Antony’s object was to attack Decimus Brutus, whose forces were concentrated at Mutina. But at any rate, he was gone from Rome, and Octavian had won the first trick in the game. Cicero attributes Antony’s lowered tone in the Senate, and his hurried departure, to Octavian’s promptness and success in raising the veterans, and inducing the Martia and Quarta to desert him. At first, however, he had not felt easy as to the young man’s intentions. Writing from Puteoli on the 5th of November he tells Atticus that he gets a letter from Octavian every day, begging him to come to Capua and once more to save the republic, or, if not, at least to go to Rome. Cicero is “shamed to refuse and yet afraid to take”; but owns that Octavian is acting with vigour, and will probably enter Rome in great force. But he doubts whether the young man understands the situation, or the terrorism established by Antony in the Senate. He had better wait, he thinks, till the new consulate begins on January 1st.[109] About the 12th of November, he tells Atticus that if Octavian wins now, the fear is that he will confirm Cæsar’s acta more completely than ever, which will be against the interests of Brutus, while, if he is beaten, Antony will become more despotic still.[110] Early in December (or the end of November), he mentions with alarm the possibility of Octavian being elected for a chance vacancy in the Tribunate[111]; and assents to a remark made by Atticus, that though Octavian had given Antony a notable check, “they must wait to see the end.” Again he says to Oppius, “I cannot be warmly on his side without having some security that he will cordially embrace the friendship of Brutus and Cassius and the other tyrannicides.”[112]

Octavian begins his march.

On the 9th of December, however, when he came to Rome after Antony’s departure, Cicero made up his mind that for the present all distrust was to be dismissed or at least concealed. Octavian had mustered his forces at Alba Fucensis, and after some communications with the Senate—which warmly welcomed his offer of aid—had started with his legions on the track of Antony; who before the end of the year began the investment of Mutina, upon the refusal of Decimus Brutus to quit the province.
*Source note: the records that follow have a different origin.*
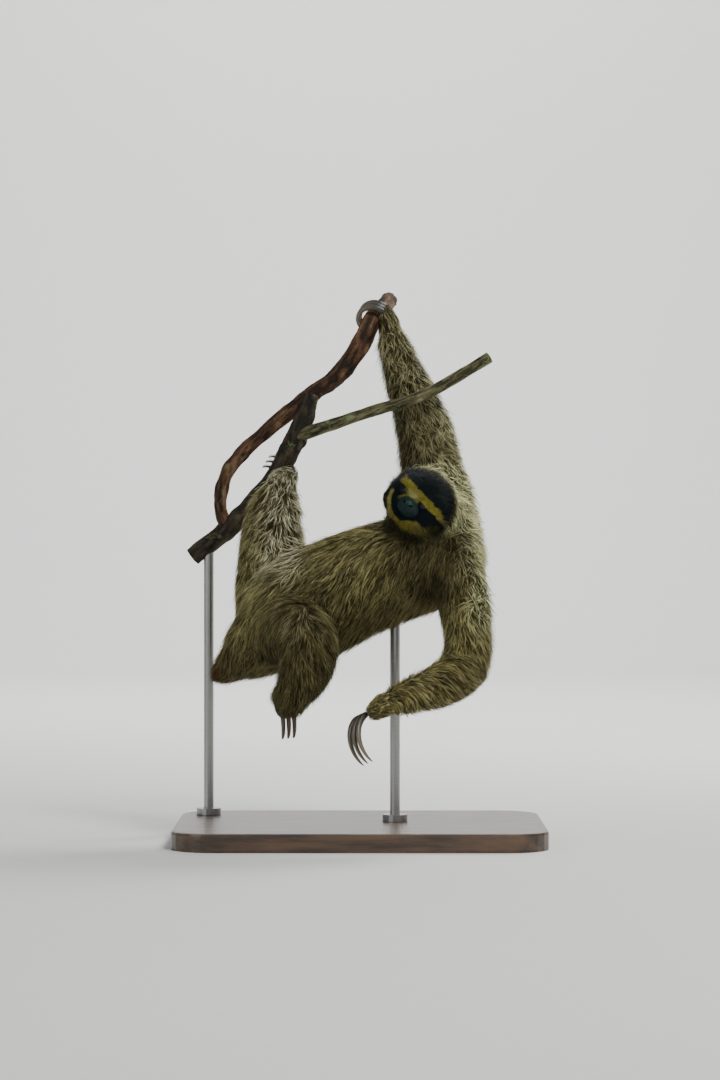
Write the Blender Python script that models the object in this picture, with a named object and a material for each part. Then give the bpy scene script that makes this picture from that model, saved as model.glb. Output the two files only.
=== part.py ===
"""A three-toed sloth, life size, hanging from a cut branch on a plain display stand.

The solids are the animal out to the tips of its coat. X runs to the viewer's right, +Y away from
the viewer and +Z up; the origin is the middle of the base's underside. The animal hangs by its
right hand and right foot, belly up and to the left, with its left side and its face to the viewer.
The trunk and the head are each melted from simple lumps. The limbs are tubes parted at the
joints, and every piece is carved to fit its neighbours with a thin gap.
"""

import math

import bmesh
import bpy
import numpy as np
from mathutils import Matrix, Vector

# ---------------------------------------------------------------- driving dimensions, in metres
CUT_GAP = 0.0004  # between two pieces that meet
SPECK = 0.000002  # corners that a cut leaves closer than this are one

# A chain is a row of knots: x, y, z, half-thickness in the picture plane, half-thickness in depth.
TRUNK = (
    (-0.126, 0.004, 0.234, 0.040, 0.050),  # buttocks
    (-0.102, 0.004, 0.252, 0.056, 0.064),  # hips
    (-0.058, 0.003, 0.283, 0.0680, 0.070),  # belly
    (-0.012, 0.002, 0.306, 0.0655, 0.069),
    (0.036, 0.002, 0.324, 0.0630, 0.067),  # ribs
    (0.080, 0.004, 0.336, 0.0600, 0.063),  # chest
    (0.106, 0.008, 0.342, 0.0430, 0.055),  # withers
)
NECK = (
    (0.094, 0.010, 0.356, 0.046, 0.048),
    (0.090, -0.004, 0.382, 0.043, 0.044),
    (0.082, -0.022, 0.396, 0.038, 0.038),
)
TAIL = (
    (-0.126, 0.004, 0.232, 0.032, 0.034),
    (-0.150, 0.003, 0.216, 0.022, 0.024),
    (-0.168, 0.001, 0.203, 0.013, 0.014),
)
RIGHT_ARM = (
    (0.106, 0.030, 0.360, 0.040, 0.036),  # shoulder, within the trunk
    (0.099, 0.042, 0.408, 0.038, 0.037),
    (0.0860, 0.050, 0.452, 0.0365, 0.036),  # elbow
    (0.0780, 0.052, 0.494, 0.0335, 0.033),
    (0.0665, 0.053, 0.530, 0.0290, 0.029),
    (0.0560, 0.054, 0.556, 0.0255, 0.026),
    (0.0425, 0.054, 0.592, 0.0210, 0.022),
    (0.0345, 0.052, 0.620, 0.0165, 0.018),  # wrist
    (0.0285, 0.0485, 0.6375, 0.0125, 0.0175),  # knuckles
)
LEFT_ARM = (
    (0.100, -0.022, 0.340, 0.040, 0.034),  # shoulder, within the trunk
    (0.116, -0.052, 0.310, 0.033, 0.031),
    (0.125, -0.070, 0.262, 0.0285, 0.028),
    (0.124, -0.080, 0.216, 0.0290, 0.0285),  # elbow
    (0.094, -0.098, 0.192, 0.0275, 0.027),
    (0.056, -0.120, 0.180, 0.0225, 0.023),
    (0.030, -0.132, 0.170, 0.0170, 0.018),  # wrist
    (0.014, -0.138, 0.160, 0.0110, 0.0160),  # knuckles
)
RIGHT_LEG = (
    (-0.108, 0.026, 0.262, 0.042, 0.038),  # hip, within the trunk
    (-0.112, 0.040, 0.306, 0.040, 0.037),
    (-0.1075, 0.046, 0.348, 0.0400, 0.037),  # knee
    (-0.1060, 0.044, 0.384, 0.0350, 0.032),
    (-0.1000, 0.038, 0.410, 0.0285, 0.026),
    (-0.0950, 0.034, 0.428, 0.0205, 0.021),  # ankle
    (-0.0870, 0.042, 0.4385, 0.0130, 0.0155),  # balls of the toes
)
LEFT_LEG = (
    (-0.098, -0.020, 0.250, 0.042, 0.040),  # hip, within the trunk
    (-0.080, -0.070, 0.254, 0.040, 0.038),
    (-0.062, -0.100, 0.248, 0.038, 0.036),  # knee
    (-0.0605, -0.110, 0.222, 0.0360, 0.034),
    (-0.0700, -0.106, 0.196, 0.0310, 0.029),
    (-0.0825, -0.100, 0.176, 0.0225, 0.0215),  # ankle
    (-0.0880, -0.098, 0.1640, 0.0155, 0.0140),  # balls of the toes
)
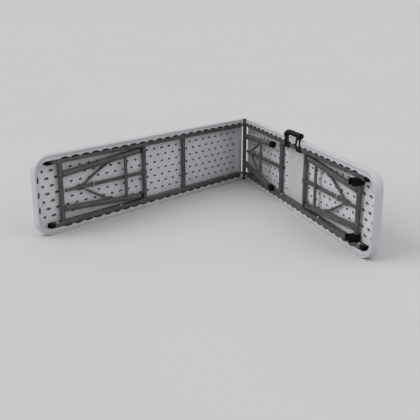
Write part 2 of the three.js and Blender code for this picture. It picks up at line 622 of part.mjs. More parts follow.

Octavian is recognised by the Senate, and obtains imperium, Jan. B.C. 43.

Accordingly, on the 20th of December, Cicero himself proposed a resolution in the Senate authorising the Consuls-designate to provide for the safe meeting of the Senate on the 1st of January; approving of an edict of Decimus Brutus, just arrived, in which he forbade any one with imperium entering his province to succeed him; directing all provincial governors to retain their provinces till successors were named by the Senate; and, lastly, approving the action of “Gaius Cæsar” in enrolling the veterans, and of the Martia and Quarta in having joined him. These resolutions were to be formally put to the Senate on the 1st of January by the new consuls.[113] Accordingly on that and the following days, after somewhat stormy debates, these decrees were passed, as well as one which acknowledged the services of Octavian, and gave him the rank of proprætor with imperium. It was also enacted that in regard to elections to office he should be considered to have held the quæstorship. He thus became a member of the Senate, with a right of speaking among the prætorii, and consequently with a plausible claim to stand for the consulship, in spite of his youth. A second decree—after the battles at Mutina—gave him consularia ornamenta.[114]

Octavian was now fully launched on his public career. He had shown both Antony and the Senate that he was no negligible quantity. Though the Senate neither liked nor trusted him, he had played his cards with such skill that it was forced to treat him as its champion; while Antony had contrived to put himself in such clear opposition to the constitutional claims of the Senate, that Octavian could attack him without thereby committing himself to the support of the Assassins, and had made himself so strong that (if he proved successful against Antony) he would hereafter be able to dictate his own terms. Cicero saw this clearly enough, but he hoped that the defeat of Antony would secure to the side of the Senate the governors of Gaul and Spain with their legions,[115] and that thus supported they would be able to discard their youthful champion. “He was,” he said later on, “to be complimented, distinguished, and—extinguished.”[116] We shall now see how the hopes of the sanguine orator were once more blasted, and how all these intrigues were baffled by the wary policy and cool persistence of “the boy.”